### Written task
Below is a block of records. Copy every line in it that contains the word "scene".

[Object modeling scripts]
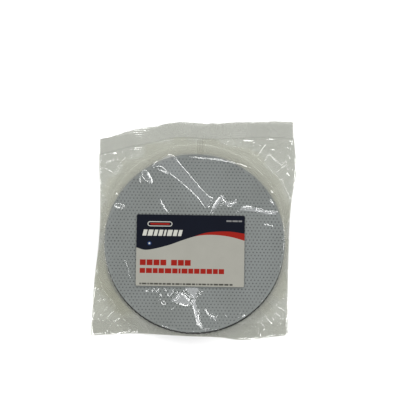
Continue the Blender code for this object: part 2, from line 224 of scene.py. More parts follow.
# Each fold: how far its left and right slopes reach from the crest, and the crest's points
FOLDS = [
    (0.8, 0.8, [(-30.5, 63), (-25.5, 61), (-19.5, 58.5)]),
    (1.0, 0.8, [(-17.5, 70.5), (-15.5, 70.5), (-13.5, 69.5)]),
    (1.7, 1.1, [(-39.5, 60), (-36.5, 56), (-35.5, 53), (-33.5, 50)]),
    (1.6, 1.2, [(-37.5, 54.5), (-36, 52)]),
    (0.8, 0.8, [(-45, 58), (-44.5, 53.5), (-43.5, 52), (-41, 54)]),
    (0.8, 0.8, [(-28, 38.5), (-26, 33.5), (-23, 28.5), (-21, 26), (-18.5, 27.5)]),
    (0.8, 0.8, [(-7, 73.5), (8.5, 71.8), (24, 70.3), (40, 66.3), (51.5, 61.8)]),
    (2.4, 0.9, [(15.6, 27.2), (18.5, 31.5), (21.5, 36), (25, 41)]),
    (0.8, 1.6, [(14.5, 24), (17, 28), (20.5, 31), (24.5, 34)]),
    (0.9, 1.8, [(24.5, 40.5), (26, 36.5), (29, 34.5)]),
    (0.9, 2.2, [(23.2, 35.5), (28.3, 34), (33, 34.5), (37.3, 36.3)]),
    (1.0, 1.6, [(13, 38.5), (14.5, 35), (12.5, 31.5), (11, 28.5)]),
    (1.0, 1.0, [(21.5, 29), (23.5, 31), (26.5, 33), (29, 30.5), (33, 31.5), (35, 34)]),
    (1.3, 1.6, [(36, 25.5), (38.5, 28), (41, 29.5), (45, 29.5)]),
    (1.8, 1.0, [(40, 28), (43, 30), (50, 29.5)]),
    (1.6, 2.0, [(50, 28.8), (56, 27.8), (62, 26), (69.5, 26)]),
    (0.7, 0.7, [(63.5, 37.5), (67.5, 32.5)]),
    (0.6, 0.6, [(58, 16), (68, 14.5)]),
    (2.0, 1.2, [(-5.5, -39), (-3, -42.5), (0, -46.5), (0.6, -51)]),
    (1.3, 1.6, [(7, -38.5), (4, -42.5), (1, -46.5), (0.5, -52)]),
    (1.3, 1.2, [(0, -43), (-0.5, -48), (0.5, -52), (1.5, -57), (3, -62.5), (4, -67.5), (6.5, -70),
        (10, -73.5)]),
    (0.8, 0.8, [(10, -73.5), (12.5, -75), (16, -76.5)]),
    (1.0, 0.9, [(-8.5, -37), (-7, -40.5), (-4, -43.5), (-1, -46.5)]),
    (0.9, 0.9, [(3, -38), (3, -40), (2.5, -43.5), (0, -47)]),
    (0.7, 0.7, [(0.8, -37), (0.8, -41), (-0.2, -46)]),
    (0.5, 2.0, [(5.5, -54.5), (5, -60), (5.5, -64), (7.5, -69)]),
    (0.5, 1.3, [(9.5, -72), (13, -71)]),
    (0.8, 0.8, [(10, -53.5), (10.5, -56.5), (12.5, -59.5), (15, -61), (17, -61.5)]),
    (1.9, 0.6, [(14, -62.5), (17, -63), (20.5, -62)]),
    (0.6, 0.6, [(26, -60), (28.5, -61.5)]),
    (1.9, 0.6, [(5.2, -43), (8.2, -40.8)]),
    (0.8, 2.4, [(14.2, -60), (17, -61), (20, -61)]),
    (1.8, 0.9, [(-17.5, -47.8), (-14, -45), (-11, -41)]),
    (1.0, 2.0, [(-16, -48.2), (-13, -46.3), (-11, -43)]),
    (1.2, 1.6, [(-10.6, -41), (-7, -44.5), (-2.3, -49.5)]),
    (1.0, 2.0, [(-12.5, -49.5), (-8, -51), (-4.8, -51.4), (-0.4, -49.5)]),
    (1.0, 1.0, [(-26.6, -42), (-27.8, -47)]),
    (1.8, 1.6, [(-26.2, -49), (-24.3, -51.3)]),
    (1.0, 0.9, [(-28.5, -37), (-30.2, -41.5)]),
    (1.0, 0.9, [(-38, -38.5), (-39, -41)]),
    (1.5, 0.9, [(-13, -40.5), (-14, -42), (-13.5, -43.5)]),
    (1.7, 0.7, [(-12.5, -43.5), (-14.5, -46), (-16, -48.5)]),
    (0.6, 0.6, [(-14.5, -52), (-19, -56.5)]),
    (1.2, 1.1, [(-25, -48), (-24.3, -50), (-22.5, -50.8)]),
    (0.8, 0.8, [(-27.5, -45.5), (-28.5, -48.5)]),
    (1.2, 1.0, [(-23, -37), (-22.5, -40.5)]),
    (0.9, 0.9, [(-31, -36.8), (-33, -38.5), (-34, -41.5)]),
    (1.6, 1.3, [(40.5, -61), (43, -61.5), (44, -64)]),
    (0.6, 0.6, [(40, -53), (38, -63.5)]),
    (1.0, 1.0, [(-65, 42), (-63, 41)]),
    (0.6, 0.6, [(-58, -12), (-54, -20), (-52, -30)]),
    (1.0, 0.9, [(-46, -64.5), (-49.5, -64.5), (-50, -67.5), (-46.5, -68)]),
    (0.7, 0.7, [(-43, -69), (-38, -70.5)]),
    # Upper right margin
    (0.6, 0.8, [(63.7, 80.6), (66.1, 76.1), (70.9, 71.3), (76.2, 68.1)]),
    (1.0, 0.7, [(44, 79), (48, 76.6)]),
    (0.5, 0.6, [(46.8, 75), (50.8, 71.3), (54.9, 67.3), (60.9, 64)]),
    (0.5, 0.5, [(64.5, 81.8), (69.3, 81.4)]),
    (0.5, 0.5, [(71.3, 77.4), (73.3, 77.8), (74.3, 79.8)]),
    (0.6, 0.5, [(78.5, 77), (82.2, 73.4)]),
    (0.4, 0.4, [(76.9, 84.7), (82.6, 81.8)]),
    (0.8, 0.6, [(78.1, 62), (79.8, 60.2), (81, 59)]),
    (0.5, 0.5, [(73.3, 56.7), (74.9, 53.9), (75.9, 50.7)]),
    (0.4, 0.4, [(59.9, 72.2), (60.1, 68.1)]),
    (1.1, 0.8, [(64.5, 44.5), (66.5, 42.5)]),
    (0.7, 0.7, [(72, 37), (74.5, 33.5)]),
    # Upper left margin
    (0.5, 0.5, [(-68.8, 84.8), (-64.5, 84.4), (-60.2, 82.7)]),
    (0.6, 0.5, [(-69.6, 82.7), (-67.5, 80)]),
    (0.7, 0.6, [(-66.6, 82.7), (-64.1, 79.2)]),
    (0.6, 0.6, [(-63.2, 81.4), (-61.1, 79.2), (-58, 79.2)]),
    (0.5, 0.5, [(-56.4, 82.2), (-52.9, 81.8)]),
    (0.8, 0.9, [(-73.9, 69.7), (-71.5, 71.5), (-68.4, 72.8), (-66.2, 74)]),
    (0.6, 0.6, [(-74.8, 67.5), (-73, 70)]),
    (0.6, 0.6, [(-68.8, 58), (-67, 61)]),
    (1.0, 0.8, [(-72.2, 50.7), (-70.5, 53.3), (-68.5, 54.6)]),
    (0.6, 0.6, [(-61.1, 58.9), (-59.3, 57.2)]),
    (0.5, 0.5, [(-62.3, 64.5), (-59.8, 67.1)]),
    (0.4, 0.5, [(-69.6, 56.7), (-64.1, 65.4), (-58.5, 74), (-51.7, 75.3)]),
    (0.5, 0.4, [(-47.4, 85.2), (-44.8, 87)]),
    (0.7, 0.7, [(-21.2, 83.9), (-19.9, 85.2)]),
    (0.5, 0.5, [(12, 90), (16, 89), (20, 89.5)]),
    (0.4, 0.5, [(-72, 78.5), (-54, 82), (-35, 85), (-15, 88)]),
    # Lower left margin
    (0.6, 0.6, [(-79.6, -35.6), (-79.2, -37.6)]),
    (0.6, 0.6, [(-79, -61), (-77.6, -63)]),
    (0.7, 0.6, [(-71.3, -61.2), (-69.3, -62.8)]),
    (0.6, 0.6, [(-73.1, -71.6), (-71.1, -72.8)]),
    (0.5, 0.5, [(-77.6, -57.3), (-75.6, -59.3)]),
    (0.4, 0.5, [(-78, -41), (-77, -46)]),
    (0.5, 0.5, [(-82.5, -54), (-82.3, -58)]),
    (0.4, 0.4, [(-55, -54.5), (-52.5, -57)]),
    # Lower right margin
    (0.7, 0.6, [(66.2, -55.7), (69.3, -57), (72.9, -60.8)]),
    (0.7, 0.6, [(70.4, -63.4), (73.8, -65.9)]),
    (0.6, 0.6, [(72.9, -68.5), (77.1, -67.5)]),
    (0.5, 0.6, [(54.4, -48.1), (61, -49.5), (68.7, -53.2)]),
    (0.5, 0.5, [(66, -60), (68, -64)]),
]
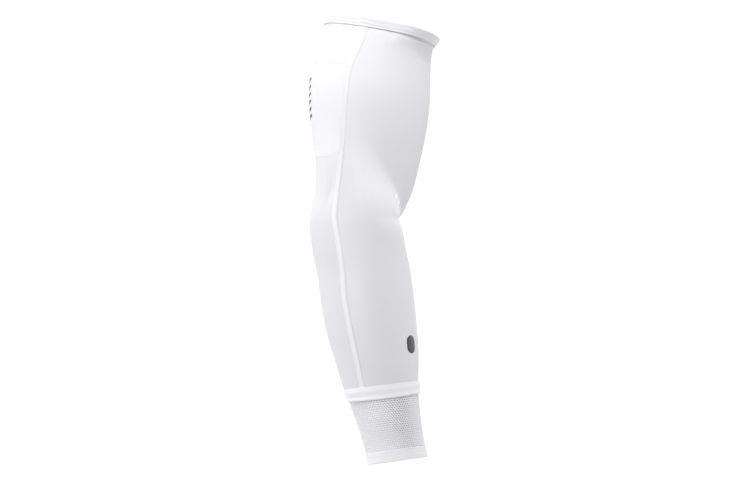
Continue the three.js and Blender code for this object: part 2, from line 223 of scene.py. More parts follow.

### Correct output
Continue the Blender code for this object: part 2, from line 224 of scene.py. More parts follow.
Continue the three.js and Blender code for this object: part 2, from line 223 of scene.py. More parts follow.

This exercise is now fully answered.